Abstract
Previous studies propose that submarine landslides and turbidity currents may become more likely due to future rapid global warming. Determining whether global warming increases likelihood assists in assessment of landslide-triggered tsunami hazards and risk to seafloor structures. Other studies propose that landslides helped to trigger past rapid climate change due to sudden release of gas hydrates. Two deep-water turbidite records show prolonged hiatuses in turbidity current activity during the Initial Eocene Thermal Maximum (IETM) at ∼55 Ma. The IETM represents a possible proxy for future anthropogenically-induced climate change. It is likely that our records mainly represent large and fast moving disintegrative submarine landslides.
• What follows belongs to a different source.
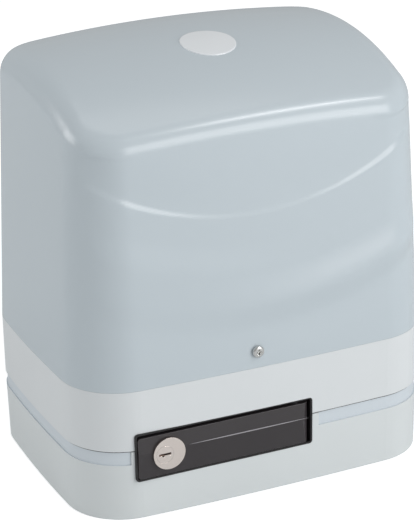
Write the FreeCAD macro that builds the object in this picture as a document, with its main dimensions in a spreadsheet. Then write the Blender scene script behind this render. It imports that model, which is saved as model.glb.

Statistical analysis of long term (>2.3 Myr) records shows that turbidity current frequency significantly decreased after the IETM. Our results indicate that rapid climate change does not necessarily cause increased turbidity current activity, and do not provide evidence for landslides as a primary trigger for the IETM.
Highlights
A period of unusually rapid global warming occurred at ∼55 Ma (McInerney and Wing, 2011), termed the Initial Eocene Thermal Maximum (IETM)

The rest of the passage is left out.